One option could be dissolving the Van Buren Volunteer Fire Department, which has served the township since 1976. That idea was brought up several times during an hour-and-a-half-long discussion at the Van Buren station Tuesday night.

The county commissioners have until March 5 to tell the Indiana Office of Community and Rural Affairs which of three options they’re choosing to make good on a promise made when the building was built. The agreement was to use it as a fire station for at least five years.

Since the Van Buren Volunteer Fire Department had its contract with the Van Buren Township trustee severed in July, OCRA is not recognizing Van Buren as a functioning fire department.

The three options the commissioners have are to put a fire department in that building that has a contract to serve Van Buren Township — either the Van Buren VFD, Southern Brown, which is the new fire department the trustee created over the summer, or another one; change the building to some other eligible use, such as a community center; or repay some or all of the grant money used to build the station, which was originally $400,000. The amount the county would have to repay would be based on an appraisal of the property.

Van Buren needs a fire station far more than it needs a community center, said county commissioner Jerry Pittman, whose district includes Van Buren Township.

The county also is dependent on grants to do projects that can’t be covered with tax money, he said. Community Development Block Grant funding from OCRA and the Indiana Housing and Community Development Authority is now on hold until the commissioners resolve the station ownership issue.

“We want to talk to everyone involved,” Pittman said. “… We’re trying to effect what would be in the best interest of all citizens of Brown County.”

Brown County Commissioners President Dave Anderson was the first to suggest dissolving Van Buren VFD during the discussion last night.

Van Buren Volunteer Fire Department’s name is on grant paperwork that built the station, as well as on the deed to the land.

If the solution the commissioners choose is to put a fire department in that building, and that department is not Van Buren, Van Buren VFD would have to be dissolved and its assets sold, said Van Buren Chief John Ward.

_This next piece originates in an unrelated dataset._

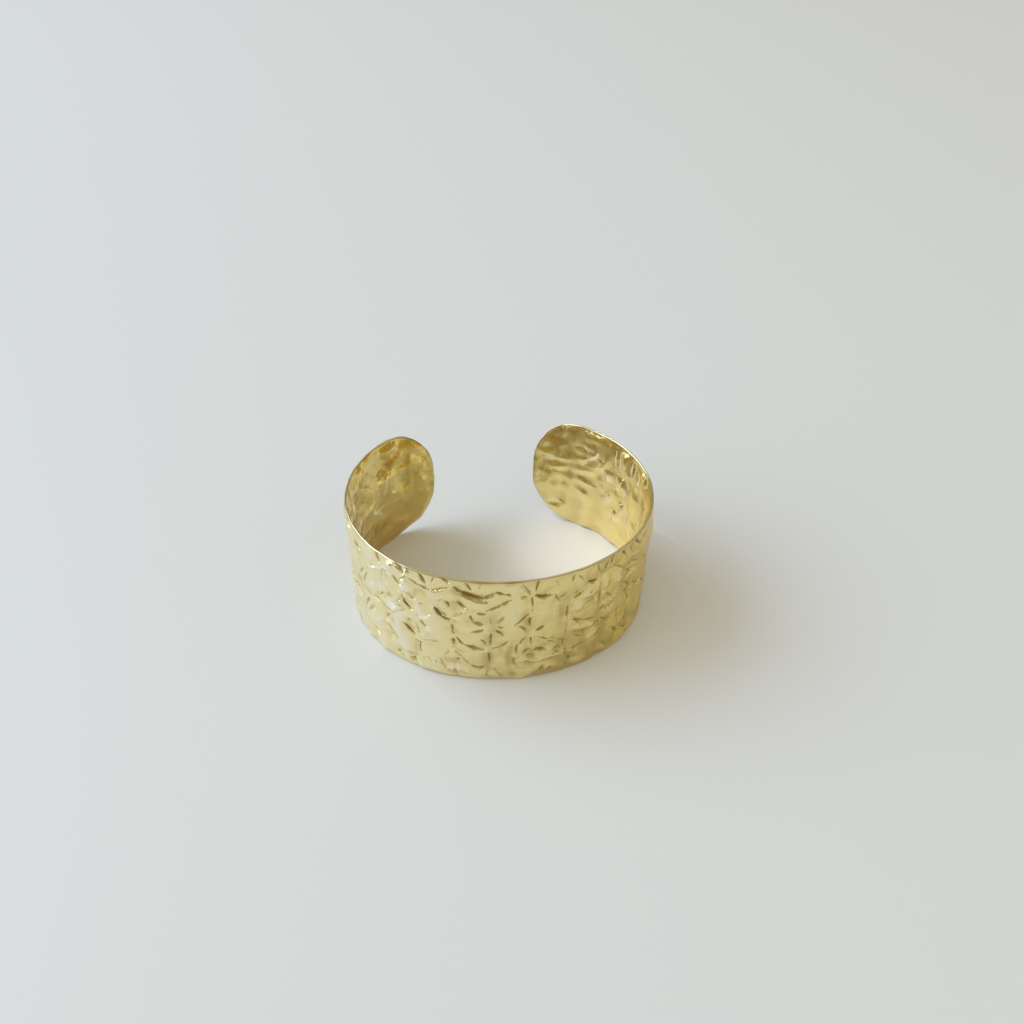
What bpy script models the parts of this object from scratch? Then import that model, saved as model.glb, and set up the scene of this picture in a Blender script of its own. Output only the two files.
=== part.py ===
# Cuff bracelet, one open band of embossed brass sheet
#
# A flat strip with rounded ends is stamped all over with creases, stars, scallops and dents, and is then
# bent round into an open oval. The wrist goes in through the gap at +Y. The cuff rests on one long edge
# at z = 0, with its axis along +Z and its front towards -Y.

import math
from collections import namedtuple

import bmesh
import bpy
import numpy as np

# Driving sizes, in metres
BAND_LENGTH = 0.1415  # flat strip, from end to end
BAND_HEIGHT = 0.0275  # width of the strip, which is the cuff's height as it rests
SHEET = 0.0009  # thickness of the metal
CORNER_RUN = 0.0105  # each rounded corner, measured along the band
CORNER_RISE = 0.0118  # the same corner, measured up the end
WRAP_ANGLE = math.radians(333)  # turn of the strip from one end to the other
PATTERN_PITCH = 0.007  # from one column of creases to the next
MARK_DEPTH = 0.00050  # a full mark, pressed in from the outside
SWELL_HEIGHT = 0.00016  # the soft cushion of metal left between the creases
WAVE_HEIGHT = 0.00012  # the slow unevenness of hand-worked sheet

# Facets
MIDDLE_COLUMNS = 106
CORNER_COLUMNS = 7
ROWS = 19
PLAN_STEPS = 800

# How sharply the strip is bent, from the left end (-1) through the front (0) to the right end (1), as a
# share of an even bend. The sides are tight, and the front and the ends are flatter.
Bend = namedtuple("Bend", "along tightness")
BENDS = (
    Bend(-1.00, 1.04),
    Bend(-0.75, 1.28),
    Bend(-0.50, 1.20),
    Bend(-0.25, 0.81),
    Bend(0.00, 0.65),
    Bend(0.25, 0.87),
    Bend(0.50, 1.36),
    Bend(0.75, 1.08),
    Bend(1.00, 0.69),
)

# The pattern. Places along the band and lengths are in pitches, and places up the band are shares of its
# height. Lean is in degrees from the band's own direction, bow is the rise of a curved mark's middle as a
# share of its length, and depth is a share of a full mark.
Crease = namedtuple("Crease", "along low high depth")
CREASES = (
    Crease(-3.70, 0.72, 0.96, 0.8),
    Crease(-2.67, 0.16, 0.30, 0.7),
    Crease(-1.73, 0.32, 0.56, 0.8),
    Crease(-0.76, 0.12, 0.30, 0.8),
    Crease(-0.76, 0.36, 0.62, 0.7),
    Crease(0.32, 0.36, 0.46, 0.7),
    Crease(0.32, 0.50, 0.62, 0.7),
    Crease(0.32, 0.70, 0.86, 0.9),
    Crease(1.29, 0.40, 0.70, 0.8),
    Crease(2.24, 0.50, 0.92, 0.7),
    Crease(3.20, 0.20, 0.55, 0.7),
    Crease(4.10, 0.45, 0.90, 0.7),
)

Star = namedtuple("Star", "along up petals turn reach depth")
STARS = (
    Star(-3.70, 0.52, 7, 10, 0.44, 0.7),
    Star(-2.67, 0.55, 7, 25, 0.42, 0.8),
    Star(-2.36, 0.90, 6, 0, 0.40, 0.6),
    Star(-0.76, 0.54, 8, 12, 0.46, 0.8),
    Star(-0.76, 0.33, 6, 35, 0.40, 0.7),
    Star(0.32, 0.47, 7, 20, 0.44, 0.8),
    Star(0.32, 0.87, 6, 5, 0.42, 0.7),
    Star(2.24, 0.40, 7, 15, 0.40, 0.7),
    Star(2.75, 0.54, 8, 0, 0.42, 0.9),
    Star(4.10, 0.32, 7, 30, 0.44, 0.7),
)

Mark = namedtuple("Mark", "along up length lean bow width depth")
MARKS = (
    # Scallops under the upper edge and the arcs that answer them
    Mark(-2.36, 0.87, 1.10, -2, -0.16, 0.09, 0.9),
    Mark(-1.22, 0.86, 0.85, -18, -0.10, 0.12, 1.2),
    Mark(-0.50, 0.89, 0.55, -8, 0.20, 0.10, 0.9),
    Mark(-0.85, 0.77, 1.15, 16, -0.12, 0.09, 0.8),
    Mark(-1.30, 0.37, 0.80, -30, -0.10, 0.10, 0.9),
    Mark(-1.62, 0.21, 0.55, -45, 0.15, 0.09, 0.7),
    Mark(-1.10, 0.13, 0.40, 0, -0.22, 0.12, 1.0),
    Mark(0.02, 0.32, 0.80, 70, 0.12, 0.09, 0.8),
    Mark(1.05, 0.24, 0.50, -20, -0.18, 0.10, 0.8),
    Mark(1.75, 0.49, 0.62, -14, -0.12, 0.10, 0.9),
    Mark(1.60, 0.14, 1.60, 12, 0.10, 0.12, 0.6),
    Mark(3.30, 0.76, 0.90, 35, 0.16, 0.10, 0.9),
    # Deep leaves and pits
    Mark(-1.95, 0.64, 0.52, -42, 0.10, 0.16, 1.3),
    Mark(-1.50, 0.76, 0.30, -35, 0.00, 0.13, 1.0),
    Mark(0.66, 0.83, 0.46, -12, -0.16, 0.15, 1.3),
    Mark(1.56, 0.77, 0.28, 30, 0.00, 0.14, 1.1),
    Mark(1.97, 0.83, 0.30, 0, -0.20, 0.13, 0.9),
    Mark(0.60, 0.29, 0.30, -10, 0.00, 0.12, 0.9),
    Mark(1.68, 0.22, 0.26, 28, 0.00, 0.12, 1.0),
    Mark(0.06, 0.61, 0.50, 38, 0.00, 0.09, 0.8),
    Mark(0.06, 0.53, 0.40, -50, 0.00, 0.09, 0.8),
    Mark(-3.25, 0.82, 0.30, -45, 0.00, 0.11, 0.9),
    Mark(-2.95, 0.63, 0.38, -48, 0.00, 0.11, 1.0),
    Mark(-3.45, 0.26, 0.55, -50, 0.00, 0.13, 0.9),
    Mark(-2.95, 0.38, 0.45, -35, 0.00, 0.11, 0.9),
    Mark(2.45, 0.93, 0.36, 55, 0.00, 0.10, 0.9),
    Mark(3.75, 0.60, 0.50, 60, 0.12, 0.12, 0.9),
    Mark(3.60, 0.16, 0.60, 25, -0.10, 0.12, 0.8),
)
CREASE_WIDTH = 0.10
PETAL_WIDTH = 0.10
PETAL_SHARE = 0.72  # length of a petal, as a share of the star's reach
CHART_PITCHES = 9.0  # length of the charted stretch, repeated turned over beyond its ends
COLUMN_SHIFT = 0.30  # from the middle of the band to the nearest column

# Waves of the sheet: swings along in pitches per turn, swings up in turns over the height, start in turns
Wave = namedtuple("Wave", "along_pitches up_turns start share")
WAVES = (
    Wave(3.1, 0.6, 0.10, 0.45),
    Wave(1.9, -1.1, 0.35, 0.30),
    Wave(1.3, 1.7, 0.70, 0.25),
)

BRASS_COLOUR = (0.78, 0.64, 0.36, 1.0)
BRASS_ROUGHNESS = 0.28


def clear_scene():
    """Remove every object that is already there."""
    for old in list(bpy.data.objects):
        bpy.data.objects.remove(old, do_unlink=True)


def brass_material():
    """Pale yellow brass, satin polished."""
    material = bpy.data.materials.new("pale_brass")
    material.use_nodes = True
    shader = material.node_tree.nodes["Principled BSDF"]
    shader.inputs["Base Color"].default_value = BRASS_COLOUR
    shader.inputs["Metallic"].default_value = 1.0
    shader.inputs["Roughness"].default_value = BRASS_ROUGHNESS
    return material


def eased(places, values, at):
    """Read a table at any places, easing from each row to the next."""
    row = np.clip(np.searchsorted(places, at, side="right") - 1, 0, len(places) - 2)
    share = (at - places[row]) / (places[row + 1] - places[row])
    ease = (1 - np.cos(math.pi * share)) / 2
    return values[row] + ease * (values[row + 1] - values[row])


def running_sum(rate, along):
    """Add up a rate along the band, starting from zero at its middle."""
    steps = (rate[1:] + rate[:-1]) / 2 * np.diff(along)
    total = np.concatenate(([0.0], np.cumsum(steps)))
    return total - total[len(total) // 2]


def bent_line():
    """The bent strip seen from above: places along it, its x and y, and the way it heads there."""
    half = BAND_LENGTH / 2
    along = np.linspace(-half, half, PLAN_STEPS + 1)
    places = np.array([bend.along for bend in BENDS])
    tightness = np.array([bend.tightness for bend in BENDS])
    bend = eased(places, tightness, along / half)
    heading = running_sum(bend, along)
    heading *= WRAP_ANGLE / (heading[-1] - heading[0])
    return along, running_sum(np.cos(heading), along), running_sum(np.sin(heading), along), heading


def star_petals(star):
    """The petals of a star, as marks that point at its middle."""
    for number in range(star.petals):
        lean = star.turn + 360 * number / star.petals
        length = star.reach * PETAL_SHARE
        middle = star.reach - length / 2
        along = star.along + middle * math.cos(math.radians(lean))
        up = star.up + middle * PATTERN_PITCH / BAND_HEIGHT * math.sin(math.radians(lean))
        yield Mark(along, up, length, lean, 0.0, PETAL_WIDTH, star.depth)


def charted_marks():
    """Every mark of the charted stretch."""
    marks = list(MARKS)
    for crease in CREASES:
        length = (crease.high - crease.low) * BAND_HEIGHT / PATTERN_PITCH
        middle = (crease.high + crease.low) / 2
        marks.append(Mark(crease.along, middle, length, 90, 0.0, CREASE_WIDTH, crease.depth))
    for star in STARS:
        marks.extend(star_petals(star))
    return marks


def all_marks():
    """The charted stretch at the front, and its copies turned over on both sides as far as the ends."""
    marks = charted_marks()
    copies = math.ceil(BAND_LENGTH / 2 / PATTERN_PITCH / CHART_PITCHES)
    for copy in range(-copies, copies + 1):
        for mark in marks:
            if copy % 2 == 0:
                yield mark._replace(along=mark.along + copy * CHART_PITCHES)
            else:
                yield mark._replace(along=copy * CHART_PITCHES - mark.along, up=1 - mark.up)


def mark_shape(along, up, mark):
    """How strongly a mark is pressed at each place, from 0 to 1: a leaf, widest at its middle."""
    lean = math.radians(mark.lean)
    right = along - mark.along * PATTERN_PITCH
    rise = up - mark.up * BAND_HEIGHT
    length = mark.length * PATTERN_PITCH
    lengthwise = (right * math.cos(lean) + rise * math.sin(lean)) / (length / 2)
    across = rise * math.cos(lean) - right * math.sin(lean)
    taper = np.clip(1 - lengthwise**2, 0, None)
    across = across - mark.bow * length * taper
    width = mark.width * PATTERN_PITCH
    return np.sqrt(taper) * np.exp(-((across / width) ** 2))


def relief(along, up):
    """Height of the stamped pattern over the plain sheet at each place."""
    pressed = np.zeros_like(along)
    for mark in all_marks():
        pressed = np.maximum(pressed, mark.depth * mark_shape(along, up, mark))
    columns = along / PATTERN_PITCH - COLUMN_SHIFT
    swell = np.sqrt(np.abs(np.sin(math.pi * columns)))
    wave = np.zeros_like(along)
    for row in WAVES:
        turns = along / (PATTERN_PITCH * row.along_pitches) + up / BAND_HEIGHT * row.up_turns + row.start
        wave += row.share * np.sin(2 * math.pi * turns)
    return SWELL_HEIGHT * swell + WAVE_HEIGHT * wave - MARK_DEPTH * pressed


def column_places():
    """Where the columns of facets stand along the strip, and how tall the strip is at each."""
    half = BAND_LENGTH / 2
    straight = np.linspace(-(half - CORNER_RUN), half - CORNER_RUN, MIDDLE_COLUMNS + 1)
    turn = np.linspace(0, math.pi / 2, CORNER_COLUMNS + 1)[1:]
    corner = half - CORNER_RUN + CORNER_RUN * np.sin(turn)
    rise = BAND_HEIGHT / 2 - CORNER_RISE + CORNER_RISE * np.cos(turn)
    along = np.concatenate((-corner[::-1], straight, corner))
    half_height = np.concatenate((rise[::-1], np.full(len(straight), BAND_HEIGHT / 2), rise))
    return along, half_height


def flat_blank():
    """The strip as cut from sheet: flat, upright, rounded at its four corners."""
    along, half_height = column_places()
    columns = len(along) - 1
    sheet = bmesh.new()
    bmesh.ops.create_grid(sheet, x_segments=columns, y_segments=ROWS, size=0.5)
    for corner in sheet.verts:
        column = round((corner.co.x + 0.5) * columns)
        up = BAND_HEIGHT / 2 + corner.co.y * 2 * half_height[column]
        corner.co = (along[column], 0.0, up)
    mesh = bpy.data.meshes.new("flat_blank")
    sheet.to_mesh(mesh)
    sheet.free()
    return mesh


def thickened(mesh):
    """Give a flat sheet its thickness, half on each side, and return the closed plate."""
    blank = bpy.data.objects.new("flat_blank", mesh)
    bpy.context.scene.collection.objects.link(blank)
    plate = blank.modifiers.new("sheet", "SOLIDIFY")
    plate.thickness = SHEET
    plate.offset = 0.0
    seen = blank.evaluated_get(bpy.context.evaluated_depsgraph_get())
    solid = bpy.data.meshes.new_from_object(seen)
    bpy.data.objects.remove(blank, do_unlink=True)
    bpy.data.meshes.remove(mesh)
    return solid


def stamp_and_bend(mesh):
    """Press the pattern into the flat plate and wrap it round, keeping every height as it is."""
    points = np.array([corner.co for corner in mesh.vertices])
    along, through, up = points.T
    outward = relief(along, up) - through
    line, line_x, line_y, line_heading = bent_line()
    heading = np.interp(along, line, line_heading)
    x = np.interp(along, line, line_x) + outward * np.sin(heading)
    y = np.interp(along, line, line_y) - outward * np.cos(heading)
    x -= (x.min() + x.max()) / 2
    y -= (y.min() + y.max()) / 2
    mesh.vertices.foreach_set("co", np.stack((x, y, up), axis=1).ravel())
    mesh.update()


def build_cuff():
    """The finished band, in a collection of its own."""
    band = thickened(flat_blank())
    band.name = "cuff_band"
    stamp_and_bend(band)
    band.shade_smooth()
    band.set_sharp_from_angle(angle=math.radians(50))
    band.materials.append(brass_material())
    cuff = bpy.data.objects.new("cuff_band", band)
    collection = bpy.data.collections.new("cuff_bracelet")
    bpy.context.scene.collection.children.link(collection)
    collection.objects.link(cuff)


clear_scene()
build_cuff()
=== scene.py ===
# %% [markdown]
# # A stamped brass cuff
#
# The object is one strip of thin brass, stamped all over with creases, stars, scallops and leaves, and bent
# into an open oval for the wrist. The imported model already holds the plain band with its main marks. This
# script wears it: a finer band with every mark that shows, and a pale brass finish with its own wear.

# %% Load the fixed frame
import math
from collections import namedtuple

import bmesh
import bpy
import numpy as np
from mathutils import Matrix, Vector


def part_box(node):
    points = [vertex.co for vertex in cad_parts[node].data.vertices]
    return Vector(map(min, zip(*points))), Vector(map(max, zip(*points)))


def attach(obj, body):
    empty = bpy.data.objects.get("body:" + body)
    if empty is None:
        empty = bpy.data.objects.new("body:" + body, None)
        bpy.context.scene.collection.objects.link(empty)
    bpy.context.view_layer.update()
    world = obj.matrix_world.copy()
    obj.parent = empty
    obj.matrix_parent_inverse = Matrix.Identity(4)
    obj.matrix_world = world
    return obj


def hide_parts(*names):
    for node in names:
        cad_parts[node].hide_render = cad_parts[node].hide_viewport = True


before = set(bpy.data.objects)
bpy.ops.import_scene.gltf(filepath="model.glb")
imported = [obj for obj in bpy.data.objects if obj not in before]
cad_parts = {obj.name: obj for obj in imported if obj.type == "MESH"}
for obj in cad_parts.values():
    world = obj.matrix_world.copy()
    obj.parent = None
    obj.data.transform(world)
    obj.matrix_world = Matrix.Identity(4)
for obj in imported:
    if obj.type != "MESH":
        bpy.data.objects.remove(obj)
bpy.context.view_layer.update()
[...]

Ward, who is a nonvoting member of the fire board, said he’s open to discussing dissolution, but it would take time to carry out if that’s what the commissioners choose to do. Equipment would have to be sold and the proceeds donated to a nonprofit — after the fire department’s outstanding bills are paid.

He and board members Bonnie Closey and Jane Donaldson told the crowd that Van Buren VFD still owes about $63,000 to its lawyer, who shepherded the department through a more than two-year-long legal battle with the township trustee over the fire protection contract and other issues.

Trustee Vicki Payne did not attend the meeting at the fire station, but her husband, Steve Payne, and son, Doug Payne, did. Both are members of the new Southern Brown Volunteer Fire Department. Van Buren Township Advisory Board member Ben Phillips also attended.

The packed room also included several people who are running for office in Van Buren Township; Brown County Council President Keith Baker; firefighters from other departments and former fire board members.

Ward also suggested that maybe the Van Buren VFD could be given more time to rebuild. This wouldn’t be the first time the station has gone through a rebuilding process in the 11 years Ward has been involved with it, he said.

“I’d be more than happy to sit down with the people who have legal authority to make a decision about what we’re going to do (fire board members) and see what we can work out,” Pittman said. “And I will do everything reasonable under the law … to work with you. My goal is to see that this becomes a viable volunteer fire station to serve the citizens of this township, and I don’t care whether it goes to these folks or these folks or those folks; I’m not taking anybody’s side here.”

He told the fire board they’re going to be hearing from the commissioners in the very near future.

“I’ve always believed that if reasonable people can sit down and have a reasonable discussion, then any problem can be reasonably resolved,” Pittman said.

“That’s all we’ve been waiting for,” Closey said.